Köln Uni-Preis erinnert an die erste Studentin

Köln · Die in Solingen aufgewachsene Jenny Gusyk war die erste Studentin an der Kölner Universität. Die Hochschule zeichnet Ideen und Projekte zur Förderung der Geschlechtergerechtigkeit aus. Der Preis ist mit 10.000 Euro dotiert.

Seit dem Jahr 2010 verleiht die Universität zu Köln einen in mehrfacher Hinsicht bemerkenswerten Preis: den "Jenny Gusyk-Preis". Er soll die Gleichstellung von Frauen und Männern an der Hochschule unterstützen. Ausgezeichnet werden Ideen und Projekte für "Strukturverbesserungen zur Förderung der Geschlechtergerechtigkeit an den Fakultäten". Ins Leben gerufen wurde der Preis vor drei Jahren auf Initiative der damaligen Gleichstellungsbeauftragten Heidrun Fußwinkel.

Bislang konkurrierten jeweils zwei Fakultäten um den mit 10.000 Euro dotierten Preis.
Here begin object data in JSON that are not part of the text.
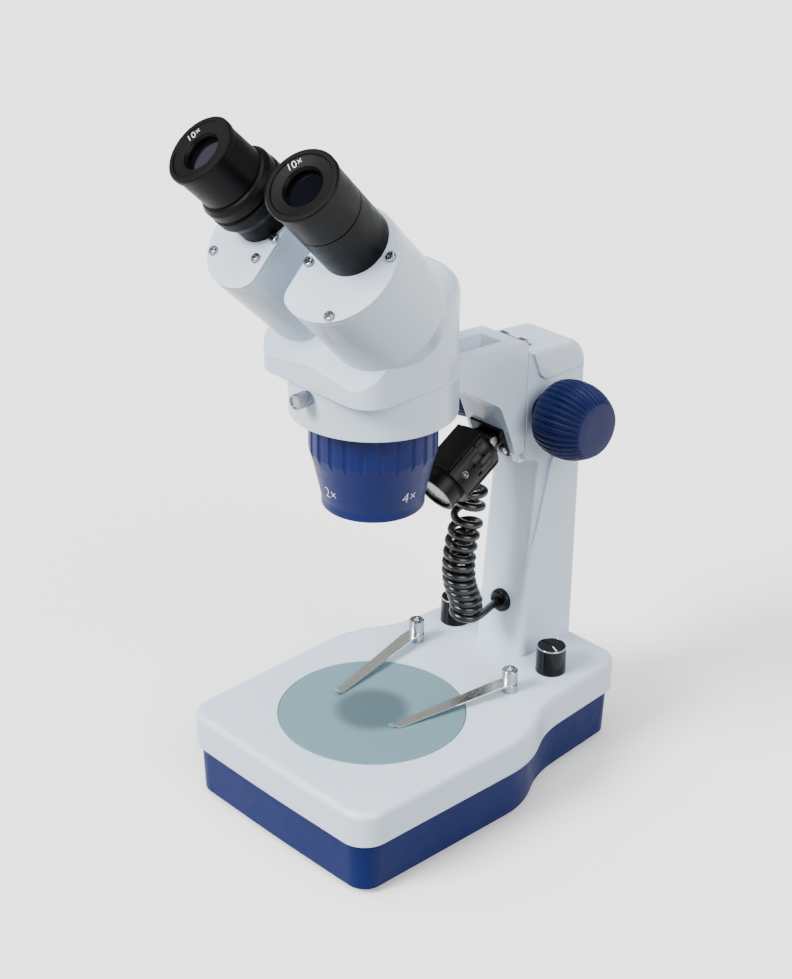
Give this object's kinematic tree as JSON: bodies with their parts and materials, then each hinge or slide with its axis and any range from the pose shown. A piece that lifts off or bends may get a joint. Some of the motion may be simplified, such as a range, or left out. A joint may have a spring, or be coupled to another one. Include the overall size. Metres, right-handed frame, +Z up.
{
  "type": "stereo microscope",
  "caption": "Binocular stereo microscope with tilted eyepieces, a turning objective turret, rack focusing and a lit stand with a frosted round stage.",
  "frame": {"origin": "under the middle of the whole microscope, on the bench", "axes": "+Z up; the user sits at -Y and looks towards +Y, where the pillar stands; +X is the user's right"},
  "size_m": [0.1372, 0.2174, 0.3597],
  "materials": {
    "pearl_paint": "smooth pearl-white enamel with a soft gloss",
    "blue_plastic": "deep blue, satin moulded",
    "zinc_steel": "zinc-plated steel",
    "rubber": "matt moulded rubber",
    "frosted_glass": "ground glass, frosted",
    "reflector": "spun and polished",
    "lamp_glass": "clear lamp glass",
    "black_moulding": "satin black moulded",
    "gloss_black": "gloss black moulded",
    "chrome": "bright nickel-chrome plate",
    "spring_steel": "polished spring steel",
    "ground_steel": "ground and oiled",
    "brass": "milled",
    "black_anodised": "satin black anodised",
    "coated_glass": "coated optical glass",
    "cord_jacket": "satin black elastomer jacket"
  },
  "bodies": {
    "base": {"base_cover": "pearl_paint", "lower_housing": "blue_plastic", "bottom_plate": "zinc_steel", "rubber_feet": "rubber", "base_screws": "zinc_steel", "substage_reflector": "reflector", "substage_bulb": "lamp_glass", "transformer": "zinc_steel", "potentiometers": "black_moulding", "power_inlet": "black_moulding", "clip_posts": "chrome", "pillar": "pearl_paint", "pillar_bolts": "zinc_steel", "pillar_grommet": "black_moulding", "shaft_bushes": "black_moulding", "slide_gibs": "ground_steel", "cord_coil": "cord_jacket", "cord_lead_pillar": "cord_jacket"},
    "stage": {"stage_plate": "frosted_glass"},
    "dimmer_left": {"dimmer_knob_left": "gloss_black"},
    "dimmer_right": {"dimmer_knob_right": "gloss_black"},
    "clip_left": {"clip_cap_left": "chrome", "clip_blade_left": "spring_steel"},
    "clip_right": {"clip_cap_right": "chrome", "clip_blade_right": "spring_steel"},
    "focus_pinion": {"pinion_shaft": "ground_steel", "focus_knob_left": "blue_plastic", "focus_knob_right": "blue_plastic"},
    "carriage": {"arm": "pearl_paint", "focus_slide": "ground_steel", "focus_rack": "brass", "lamp_bracket": "black_moulding", "lamp_bracket_screws": "zinc_steel", "lamp_pin": "ground_steel"},
    "thumb": {"thumb_screw": "chrome"},
    "lamp": {"lamp_housing": "black_moulding", "lamp_cover": "black_moulding", "lamp_lens": "coated_glass", "lamp_bulb": "lamp_glass", "cord_lead_lamp": "cord_jacket"},
    "head": {"head_casting": "pearl_paint"},
    "turret": {"turret_shell": "blue_plastic", "turret_core": "black_anodised", "objectives": "black_anodised"},
    "housing_left": {"prism_housing_left": "pearl_paint", "prisms_left": "coated_glass", "cap_plate_left": "pearl_paint", "cap_screws_left": "chrome", "eyepiece_tube_left": "black_anodised"},
    "housing_right": {"prism_housing_right": "pearl_paint", "prisms_right": "coated_glass", "cap_plate_right": "pearl_paint", "cap_screws_right": "chrome", "eyepiece_tube_right": "black_anodised"},
    "diopter": {"diopter_sleeve": "black_anodised"},
    "diopter_ring": {"diopter_ring": "black_anodised"},
    "eyepiece_left": {"eyepiece_left": "black_anodised", "eyepiece_lenses_left": "coated_glass"},
    "eyepiece_right": {"eyepiece_right": "black_anodised", "eyepiece_lenses_right": "coated_glass"}
  },
  "joints": [
    {"name": "stage_plate_turn", "type": "hinge", "parent": "base", "child": "stage", "pos_m": [0, -0.025, 0.047], "axis": [0, 0, 1], "continuous": true},
    {"name": "dimmer_left_turn", "type": "hinge", "parent": "base", "child": "dimmer_left", "pos_m": [-0.0352, 0.0701, 0.055], "axis": [0, 0, 1], "range_deg": [-140, 140]},
    {"name": "dimmer_right_turn", "type": "hinge", "parent": "base", "child": "dimmer_right", "pos_m": [0.0352, 0.0701, 0.055], "axis": [0, 0, 1], "range_deg": [-140, 140]},
    {"name": "clip_left_swing", "type": "hinge", "parent": "base", "child": "clip_left", "pos_m": [-0.0342, 0.0397, 0.055], "axis": [0, 0, 1], "range_deg": [-60, 12]},
    {"name": "clip_right_swing", "type": "hinge", "parent": "base", "child": "clip_right", "pos_m": [0.0342, 0.0397, 0.055], "axis": [0, 0, 1], "range_deg": [-12, 60]},
    {"name": "focus_travel", "type": "slide", "parent": "base", "child": "carriage", "axis": [0, 0, 1], "range_m": [-0.035, 0.005], "deforming": ["cord_coil"]},
    {"name": "focus_knob_turn", "type": "hinge", "parent": "base", "child": "focus_pinion", "pos_m": [0, 0.076, 0.191], "axis": [1, 0, 0], "range_deg": [-60, 345]},
    {"name": "thumb_screw_turn", "type": "hinge", "parent": "carriage", "child": "thumb", "pos_m": [0, -0.025, 0.234], "axis": [0, -1, 0], "range_deg": [-180, 180]},
    {"name": "lamp_tilt", "type": "hinge", "parent": "carriage", "child": "lamp", "pos_m": [0, 0.05063, 0.17743], "axis": [1, 0, 0], "range_deg": [-5, 15], "deforming": ["cord_coil"]},
    {"name": "head_turn", "type": "hinge", "parent": "carriage", "child": "head", "pos_m": [0, -0.025, 0.22], "axis": [0, 0, 1], "continuous": true},
    {"name": "turret_turn", "type": "hinge", "parent": "head", "child": "turret", "pos_m": [0, -0.025, 0.2], "axis": [0, 0, 1], "range_deg": [0, 90]},
    {"name": "housing_left_turn", "type": "hinge", "parent": "head", "child": "housing_left", "pos_m": [-0.0215, -0.0382, 0.2743], "axis": [-0.0993, -0.7036, 0.7036], "range_deg": [-15, 15]},
    {"name": "housing_right_turn", "type": "hinge", "parent": "head", "child": "housing_right", "pos_m": [0.0215, -0.0382, 0.2743], "axis": [0.0993, -0.7036, 0.7036], "range_deg": [-15, 15]},
    {"name": "diopter_travel", "type": "slide", "parent": "housing_left", "child": "diopter", "axis": [-0.0993, -0.7036, 0.7036], "range_m": [-0.0025, 0.0025]},
    {"name": "diopter_ring_turn", "type": "hinge", "parent": "diopter", "child": "diopter_ring", "pos_m": [-0.02948, -0.07285, 0.32422], "axis": [-0.0993, -0.7036, 0.7036], "range_deg": [-160, 160]},
    {"name": "eyepiece_left_pull", "type": "slide", "parent": "diopter", "child": "eyepiece_left", "axis": [-0.0993, -0.7036, 0.7036], "range_m": [0, 0.03]},
    {"name": "eyepiece_right_pull", "type": "slide", "parent": "housing_right", "child": "eyepiece_right", "axis": [0.0993, -0.7036, 0.7036], "range_m": [0, 0.03]}
  ],
  "couplings": [
    {"joint": "focus_knob_turn", "follows": "focus_travel", "rad_per_m": -166.67},
    {"joint": "diopter_ring_turn", "follows": "diopter_travel", "rad_per_m": 1047.2}
  ]
}
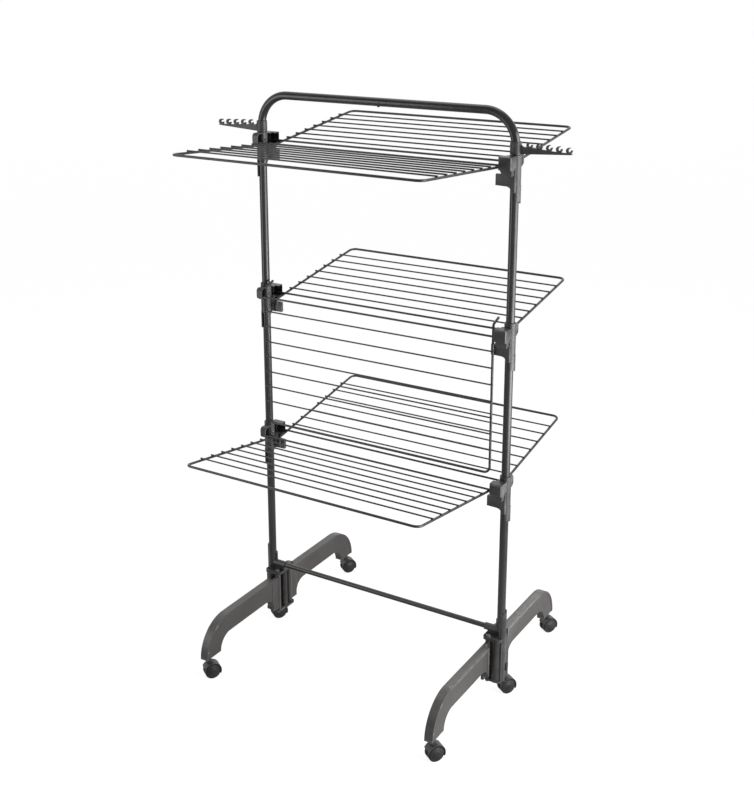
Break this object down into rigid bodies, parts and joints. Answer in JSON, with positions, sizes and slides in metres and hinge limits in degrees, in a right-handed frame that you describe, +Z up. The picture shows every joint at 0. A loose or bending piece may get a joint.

In diesem Jahr ist er zum ersten Mal für die Verwaltung ausgeschrieben. Noch bis zum 30. Oktober können die Bewerber ihre Anträge an das Büro der Gleichstellungsbeauftragten Annelene Gäckle senden. Die Universitätsleitung entscheidet voraussichtlich im Dezember über die Vergabe.

Mit dem Preis soll auch die Aufmerksamkeit auf die Namensgeberin gelenkt werden. Jenny Gusyk war die erste Studentin an der nach dem Ersten Weltkrieg neu gegründeten Kölner Universität. Sie schrieb sich am 11. April 1919 an der Wirtschafts- und Sozialwissenschaftlichen Fakultät mit der Matrikelnummer 2 ein. Jenny Guysk wurde am 29. Mai 1897 in Litauen, damals ein Teil von Russland, geboren. Als sie 13 Jahre alt war, verließ ihre Familie die Heimat und wurde in Solingen sesshaft. Der Vater, ein jüdischer Kaufmann, nahm später für sich, seine Frau und die Kinder die türkische Staatsbürgerschaft an.

Viele Jahrzehnte lag das Leben von Jenny Gusyk im Dunkeln. Dem Solinger Journalisten Wilhelm Rosenbaum ist es zu verdanken, dass diese Lücke geschlossen wurde. Sein Buch "Jenny Gusyk - Jüdin, Türkin, Solingerin" ist 2003 erschienen. Es ist ebenso ein Teil der Solinger Historie wie der Kölner Frauen- und Universitätsgeschichte. Jenny Gusyk war nicht nur die erste Frau, die an der neuen Hochschule ihr Studium aufnahm, sie war auch die erste Ausländerin. Dies muss im Jahr 1919 noch recht exotisch gewesen sein. Unter den 1299 Eingeschriebenen in Köln waren lediglich 194 Frauen. Dass dies keineswegs mit der Idee einer Gleichstellung einher ging, zeigt eine Randerscheinung auf die Wilhelm Rosenbaum in seinem Buch hinweist. Studieren durften die Studentinnen, aber nicht die erste Kölner Mensa betreten. Sie wurde im Winter 1919 von Franziskanerschwestern auf dem Fabrikgelände des Schokoladenunternehmens Stollwerck in der Annostraße in der Südstadt eröffnet.

Die Mensa lag damit in unmittelbarer Nähe zum Universitätsgebäude, das seinerzeit in der Claudiusstraße am Römerpark lag. Heute beherbergt die "Alte Universität" Teile der Fachhochschule Köln. 16 Jahre lang soll Klosterschwester Ignatia verhindert haben, dass die Damen in den Genuss des verbilligten Studentenessens kamen. Jenny Gusyk erlebte die Mensa-Öffnung für Frauen nicht mehr. Sie schloss ihr Studium nach sieben Semestern mit der kaufmännischen Diplomprüfung mit Auszeichnung ab. Sie zog nach Berlin und heiratete den Journalisten Karl Stucke. Er starb als politischer Häftling 1940 im Konzentrationslager Sachsenhausen. Auch seine Ehefrau überlebte die Diktatur der Nationalsozialisten vermutlich nicht. Jenny Stucke wurde am 3. Juni 1943 von der Gestapo verhaftet. Nach den Recherchen von Wilhelm Rosenbaum wurde sie später ins Vernichtungslager Auschwitz gebracht. Dort verliert sich ihre Spur. Ihr Sohn Thomas und ihre Schwester Rebekka, die nach Amerika emigrierten, haben nie wieder etwas von Jenny Gusyk gehört.